For this exercise, return only the lines from the line containing "buttonCentres.forEach(([x, y], index)" through the line containing "obj.matrix_parent_inverse = Matrix.Identity(4)", both ends included, exactly as they are.
· · ·
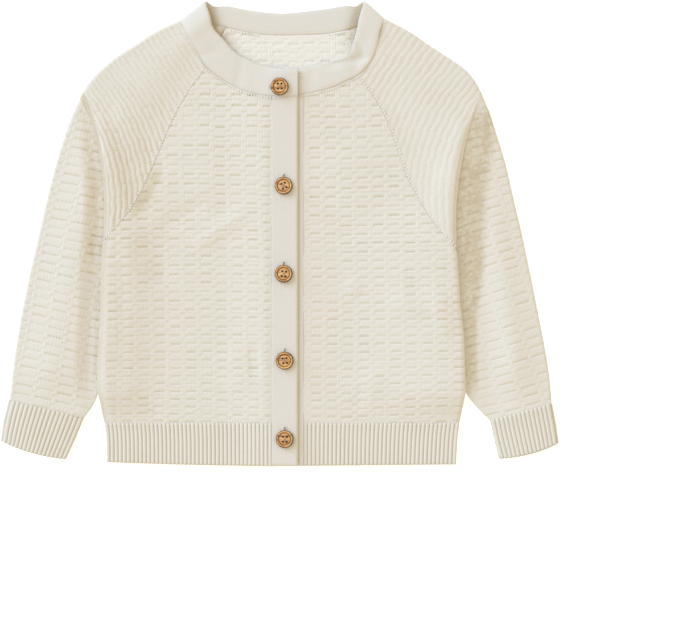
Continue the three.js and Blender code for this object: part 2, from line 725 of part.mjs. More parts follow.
addCloth("back", backGrids(), knitCream);
addCloth("front_right", frontGrids(leftSide, placketLeftEdge), knitCream);
addCloth("front_left", frontGrids(rightSide, buttonBandRightEdge), knitCream);
addCloth("sleeve_right", sleeveGrids(leftSide), knitCream);
addCloth("sleeve_left", sleeveGrids(rightSide), knitCream);
addCloth("cuff_right", cuffGrids(leftSide), ribCream);
addCloth("cuff_left", cuffGrids(rightSide), ribCream);

// The hem in three lengths; only its outer face on the fronts shows its ribs
const leftEdgeAt = (y) => sideEdge(leftSide, y);
const rightEdgeAt = (y) => sideEdge(rightSide, y);
const hemLeftLength = placketLeftEdge - leftEdgeAt(hemBottom);
const hemRightLength = rightEdgeAt(hemBottom) - buttonBandRightEdge;
addCloth("hem_rib_front_right", hemGrids(
  leftEdgeAt, () => placketLeftEdge - seamGap, Math.round(hemLeftLength / ribPitch),
  (share) => mix(hemFrontBottoms.leftSide, hemFrontBottoms.bands, Math.sin(share * Math.PI / 2)),
  frontUnder,
), ribCream);
addCloth("hem_rib_front_left", hemGrids(
  () => buttonBandRightEdge + seamGap, rightEdgeAt, Math.round(hemRightLength / ribPitch),
  (share) => mix(hemFrontBottoms.bands, hemFrontBottoms.rightSide, share), frontUnder,
), ribCream);
const hemBackLines = spread(leftEdgeAt(hemBottom), rightEdgeAt(hemBottom), 6);
const hemBackTop = () => hemTop - seamGap / 2;
addCloth("hem_rib_back", stripGrids(hemBackLines, hemBackTop, hemBackBottom, 2, 0, wall), ribCream);

// The button band lies under the buttonhole band
const placketLeftUnder = wall + layerGap + seamGap;
const placketUnder = wall + layerGap + placketRise;
const placketTop = placketUnder + placketWall;
const neckbandTop = neckbandTable.at(-1).height + bandWall / 2;
const [underEnd, nextRow] = neckbandTable;
const underSlope = (nextRow.seamY - underEnd.seamY) / (nextRow.seamX - underEnd.seamX);
const buttonBandTop = (x) => underEnd.seamY + (x - underEnd.seamX) * underSlope - 1.3 * seamGap;
const buttonholeBandTop = () => neckbandTable.at(-1).seamY - seamGap;
const buttonBandLines = spread(buttonBandLeftEdge, buttonBandRightEdge, 3);
const buttonholeBandLines = spread(placketLeftEdge, placketRightEdge, 3);
addCloth("placket_left", stripGrids(
  buttonBandLines, buttonBandTop, hemBottom, bandRows, placketLeftUnder, placketWall,
), bandCream);
addCloth("placket_right", stripGrids(
  buttonholeBandLines, buttonholeBandTop, hemBottom, bandRows, placketUnder, placketWall,
), bandCream);

addPiece("neckband", clothGeometry(...neckbandGrids()), bandCream);

buttonCentres.forEach(([x, y], index) => {
  const button = addPiece(`button_${index + 1}`, buttonGeometry(), buttonWood);
  button.position.set(x, y, (index === 0 ? neckbandTop : placketTop) + seamGap);
});

export default garment;
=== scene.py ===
import math
import bpy
import numpy as np
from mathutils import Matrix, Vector


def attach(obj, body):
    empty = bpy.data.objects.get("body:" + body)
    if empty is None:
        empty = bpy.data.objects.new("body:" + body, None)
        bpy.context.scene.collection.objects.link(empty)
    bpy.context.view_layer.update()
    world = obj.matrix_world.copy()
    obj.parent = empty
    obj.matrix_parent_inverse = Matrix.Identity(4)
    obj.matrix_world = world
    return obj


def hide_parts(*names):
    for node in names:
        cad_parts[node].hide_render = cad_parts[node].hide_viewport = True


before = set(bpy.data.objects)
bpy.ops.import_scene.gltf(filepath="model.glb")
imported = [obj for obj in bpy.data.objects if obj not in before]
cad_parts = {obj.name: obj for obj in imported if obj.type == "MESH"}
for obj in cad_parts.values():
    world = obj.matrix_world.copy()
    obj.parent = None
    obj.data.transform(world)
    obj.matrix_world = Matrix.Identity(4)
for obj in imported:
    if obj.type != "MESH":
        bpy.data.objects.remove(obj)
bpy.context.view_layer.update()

# The view: straight down on the cardigan as it lies on a white table. Soft bluish light from the
# upper left, as from a window, draws the knit, and warm light from all round fills its shadows.
MM = 0.001
CAMERA_AIM = (42.35, -55.65, 5.0)
CAMERA_HEIGHT = 1322.0
CAMERA_LENS = 100
CAMERA_SENSOR = 36
CAMERA_REACH = 20
WINDOW_FROM = (-0.77, 0.57, 0.44)
WINDOW_STRENGTH = 2.95
WINDOW_SOFTNESS = 46.0
WINDOW_COLOUR = (0.42, 0.62, 1.0)
FILL_COLOUR = (1.0, 0.90, 0.735)
FILL_STRENGTH = 0.84
TABLE_COLOUR = (0.95, 0.95, 0.95, 1.0)
TABLE_HALF = 3000.0
TABLE_TOP = -0.2
TABLE_ROUGHNESS = 0.9
TABLE_SHINE = 0.1
TABLE_GLOW = 0.45

scene = bpy.context.scene
scene.view_settings.view_transform = "Standard"

camera_data = bpy.data.cameras.new("camera")
camera_data.lens = CAMERA_LENS
camera_data.sensor_width = CAMERA_SENSOR
camera = bpy.data.objects.new("camera", camera_data)
camera.location = (CAMERA_AIM[0] * MM, CAMERA_AIM[1] * MM, (CAMERA_AIM[2] + CAMERA_HEIGHT) * MM)
camera_data.clip_end = CAMERA_REACH
scene.collection.objects.link(camera)
scene.camera = camera

window_data = bpy.data.lights.new("window", "SUN")
window_data.energy = WINDOW_STRENGTH
window_data.angle = math.radians(WINDOW_SOFTNESS)
window_data.color = WINDOW_COLOUR
window = bpy.data.objects.new("window", window_data)
window.rotation_euler = Vector(WINDOW_FROM).to_track_quat("Z", "Y").to_euler()
scene.collection.objects.link(window)

world = bpy.data.worlds.new("room")
world.use_nodes = True
world.node_tree.nodes["Background"].inputs["Color"].default_value = (*FILL_COLOUR, 1)
world.node_tree.nodes["Background"].inputs["Strength"].default_value = FILL_STRENGTH
scene.world = world


def new_material(name, values):
    """A material with values set on its shader's own sockets, and its tree and its shader."""
    material = bpy.data.materials.new(name)
    material.use_nodes = True
    shader = material.node_tree.nodes["Principled BSDF"]
    for socket, value in values.items():
        shader.inputs[socket].default_value = value
    return material, material.node_tree, shader


table_mesh = bpy.data.meshes.new("table")
table_mesh.from_pydata(
    [
        (x * TABLE_HALF * MM, y * TABLE_HALF * MM, TABLE_TOP * MM)
        for x, y in ((-1, -1), (1, -1), (1, 1), (-1, 1))
    ],
    [], [(0, 1, 2, 3)],
)
table_mesh.materials.append(new_material("table_paint", {
    "Base Color": TABLE_COLOUR, "Roughness": TABLE_ROUGHNESS, "Specular IOR Level": TABLE_SHINE,
    "Emission Color": (1, 1, 1, 1), "Emission Strength": TABLE_GLOW,
})[0])
table_top = bpy.data.objects.new("table_top", table_mesh)
scene.collection.objects.link(table_top)


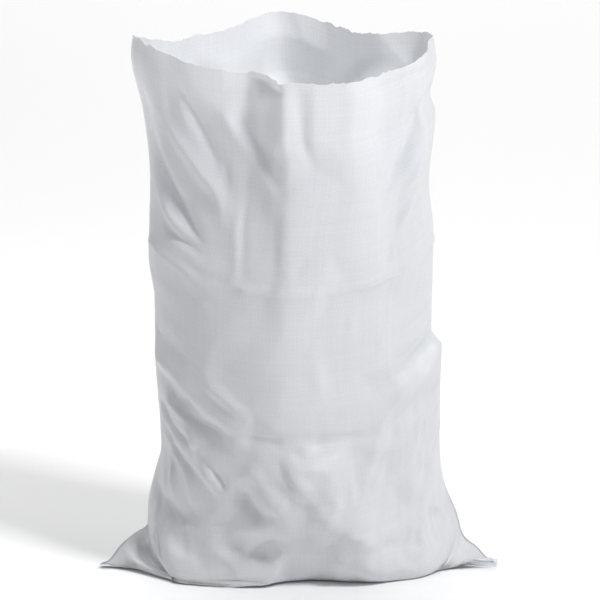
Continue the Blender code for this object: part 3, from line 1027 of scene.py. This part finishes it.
@dataclass
class BottomHem:
    """The tube's end, pressed flat, turned up once over the front and sewn through.

    Its fold stands on the floor at the ears. Between them the hem lies flat under the sack.
    """

    seam: np.ndarray
    # The raw edge stands off and ends lower by up to these, in waves that drift along it
    loose_edge: float = 0.0012
    uneven_edge: float = 0.0006
    waves: float = 9.0
    wave_drift: float = 3.0
    drift_rate: float = 5.0
    # The stitches press the hem to this share of its thickness, over this far to each side
    pressed_share: float = 0.8
    pressed_reach: float = 0.003
    # The fold's round, as the place of its middle corners in shares of half the hem's thickness
    fold_round: float = 0.3
    # The sine of the steepest that the hem stands at the ears
    most_lean: float = 0.98
    # How much cloth each side of the section takes on the UV map
    flat_side: float = 0.0024
    # Its edges look sharp where they turn by more than this
    sharp_from: float = math.radians(50)

    def frames(self) -> tuple[np.ndarray, np.ndarray, np.ndarray]:
        """The seam's points, with the directions up the hem and out of its face at each.

        Returns:
            Points, directions from the fold to the raw edge, and directions away from the panel.
        """
        lean = np.clip((self.seam[:, 2] - SEAM_REST_HEIGHT) / HEM_BELOW_SEAM, 0.0, self.most_lean)
        upright = np.arcsin(lean)
        zero = np.zeros(len(self.seam))
        up = np.stack([zero, -np.cos(upright), np.sin(upright)], axis=1)
        out = np.stack([zero, -np.sin(upright), -np.cos(upright)], axis=1)
        return self.seam, up, out

    def profile(self, place: float) -> list[Point]:
        """The hem's section, as distance up from the seam and out of the panel, going round.

        Args:
            place: Where along the seam, from 0 to 1.

        Returns:
            The section's corners.
        """
        drift = self.wave_drift * math.sin(self.drift_rate * place)
        wave = 0.5 + 0.5 * math.sin(2 * math.pi * self.waves * place + drift)
        lift = self.loose_edge * wave
        above = HEM_ABOVE_SEAM - self.uneven_edge * wave
        full, half, fold, near = HEM_THICKNESS, HEM_THICKNESS / 2, -HEM_BELOW_SEAM, self.pressed_reach
        inner, outer = self.fold_round * half, (2 - self.fold_round) * half
        return [
            (fold + half, 0.0), (fold + inner, inner), (fold, half), (fold + inner, outer),
            (fold + half, full), (-near, full), (0.0, self.pressed_share * full), (near, full),
            (above, full + lift), (above, half + lift), (near, half), (0.0, 0.0),
        ]

    def build(self, finish: bpy.types.Material) -> bpy.types.Object:
        """Makes the hem.

        Args:
            finish: The cloth's material.

        Returns:
            The object.
        """
        points, ups, outs = self.frames()
        mesh = bmesh.new()
        flat = mesh.loops.layers.uv.new(FLAT_CLOTH)
        loops = []
        for i, (point, up, out) in enumerate(zip(points, ups, outs)):
            corners = self.profile(i / (len(points) - 1))
            loops.append([mesh.verts.new(point + up * a + out * b) for a, b in corners])
        count = len(loops[0])
        for i, (left, right) in enumerate(zip(loops, loops[1:])):
            for k in range(count):
                face = mesh.faces.new((left[k], right[k], right[(k + 1) % count], left[(k + 1) % count]))
                for corner, (step, part) in zip(face.loops, ((0, k), (1, k), (1, k + 1), (0, k + 1))):
                    across = (i + step) / (len(loops) - 1) / 2
                    corner[flat].uv = (across, part * self.flat_side / (2 * PANEL_WIDTH))
        mesh.faces.new(loops[0])
        mesh.faces.new(loops[-1][::-1])
        bmesh.ops.recalc_face_normals(mesh, faces=mesh.faces)
        data = bpy.data.meshes.new("bottom_hem")
        mesh.to_mesh(data)
        mesh.free()
        data.shade_smooth()
        data.set_sharp_from_angle(angle=self.sharp_from)
        data.materials.append(finish)
        return add_object("bottom_hem", data)


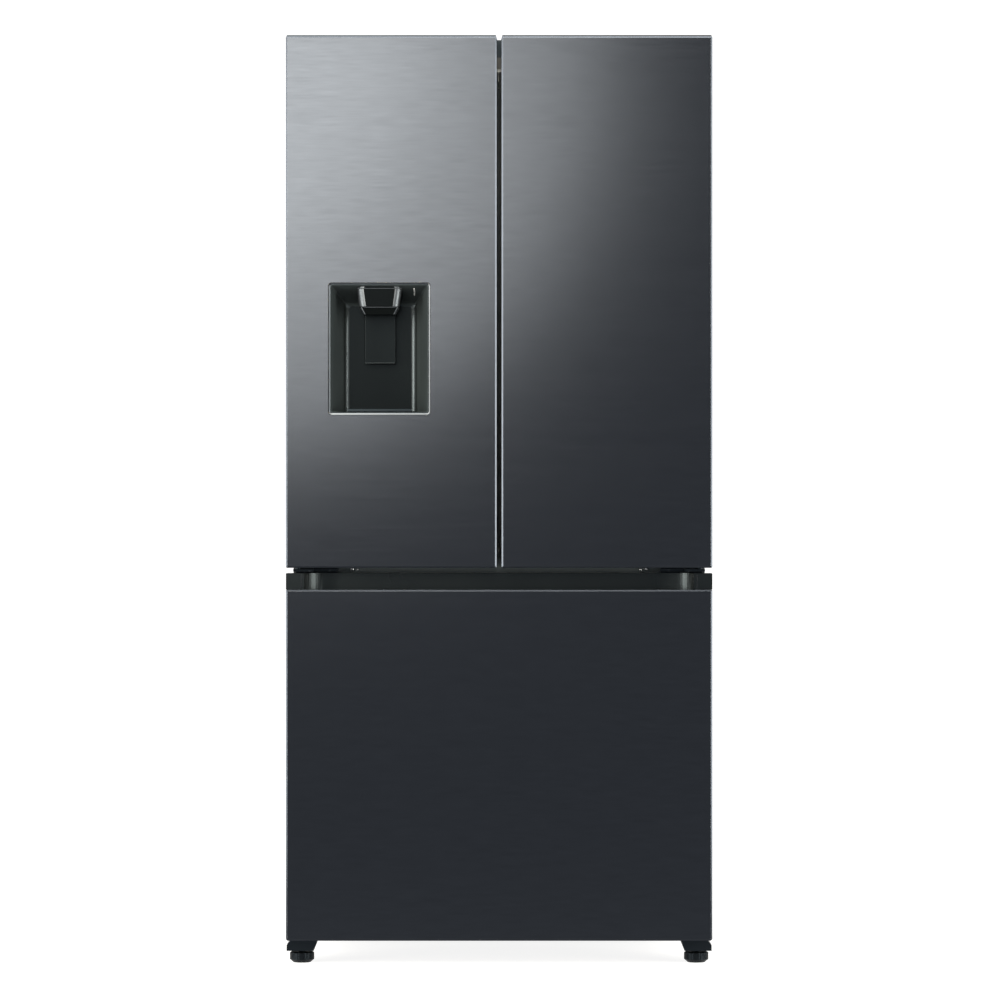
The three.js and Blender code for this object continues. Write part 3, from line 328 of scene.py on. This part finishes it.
RECESS_CORNER = moulded_plastic("recess_corner", (0.0040, 0.0050, 0.0052), 0.32, bump=0.01, specular=0.36,
                                gloss=(0.76, 0.90, 1.0))
SILVER = polished_metal("silver_trim", (0.040, 0.045, 0.051), 0.42)
DULL_SILVER = polished_metal("dull_silver", (0.013, 0.015, 0.018), 0.35)
GRIP_BLACK = moulded_plastic("grip_black", (0.0014, 0.0018, 0.0020), 0.29, specular=0.13,
                             gloss=(0.76, 0.91, 1.0))
NOZZLE_BLACK = moulded_plastic("nozzle_black", (0.0012, 0.0015, 0.0016), 0.2, bump=0.01, specular=0.006,
                               gloss=COOL)
DARK_METAL = polished_metal("dark_metal", (0.010, 0.011, 0.013), 0.35)
SCREW_STEEL = polished_metal("screw_steel", (0.30, 0.31, 0.32), 0.25)
INDICATOR = moulded_plastic("indicator", (0.20, 0.21, 0.215), 0.4, specular=0.2)
TRIM_GREY = moulded_plastic("trim_grey", (0.30, 0.32, 0.33), 0.35)
FOOT_BLACK = moulded_plastic("foot_black", (0.0016, 0.0018, 0.0020), 0.4, specular=0.10, gloss=COOL)
NODE_MATERIALS = {"middle_rail": RAIL_PAINTED_LIGHT, "foot_left": FOOT_BLACK, "foot_right": FOOT_BLACK,
                  "dispenser_lever": RECESS_BACK, "drawer_frame": GRIP_BLACK}


def give_materials():
    for part in frame["record"]["subparts"]:
        data = NODES[part["node"]].data
        data.materials.clear()
        data.materials.append(NODE_MATERIALS.get(part["node"]) or MATERIALS[part["material_slot"]])


def soften_edges(names, width, segments=2, angle=30, edge_material=None):
    """Bevels on CAD nodes, which leave their meshes as they are."""
    for name in names:
        node = NODES[name]
        weld = node.modifiers.new("weld", "WELD")
        weld.merge_threshold = WELD_DISTANCE
        bevel = node.modifiers.new("bevel", "BEVEL")
        bevel.width = width
        bevel.segments = segments
        bevel.limit_method = "ANGLE"
        bevel.angle_limit = math.radians(angle)
        bevel.harden_normals = True
        if edge_material:
            node.data.materials.append(edge_material)
            bevel.material = len(node.data.materials) - 1


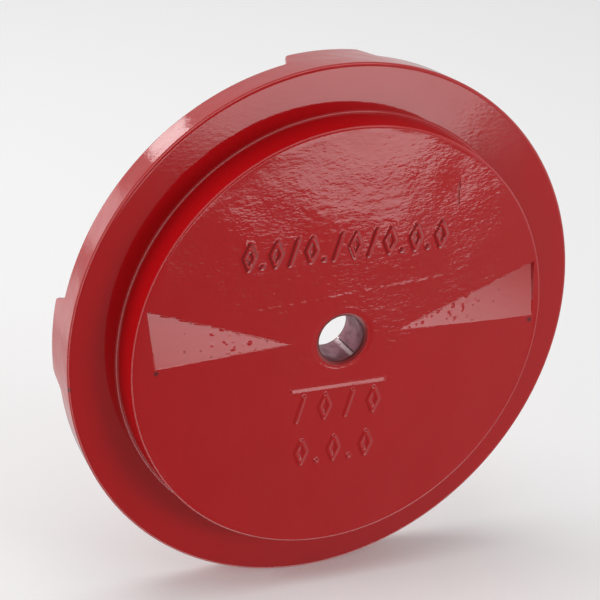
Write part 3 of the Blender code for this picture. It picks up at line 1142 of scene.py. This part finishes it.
· · ·
» Task output:
buttonCentres.forEach(([x, y], index) => {
  const button = addPiece(`button_${index + 1}`, buttonGeometry(), buttonWood);
  button.position.set(x, y, (index === 0 ? neckbandTop : placketTop) + seamGap);
});

export default garment;
=== scene.py ===
import math
import bpy
import numpy as np
from mathutils import Matrix, Vector


def attach(obj, body):
    empty = bpy.data.objects.get("body:" + body)
    if empty is None:
        empty = bpy.data.objects.new("body:" + body, None)
        bpy.context.scene.collection.objects.link(empty)
    bpy.context.view_layer.update()
    world = obj.matrix_world.copy()
    obj.parent = empty
    obj.matrix_parent_inverse = Matrix.Identity(4)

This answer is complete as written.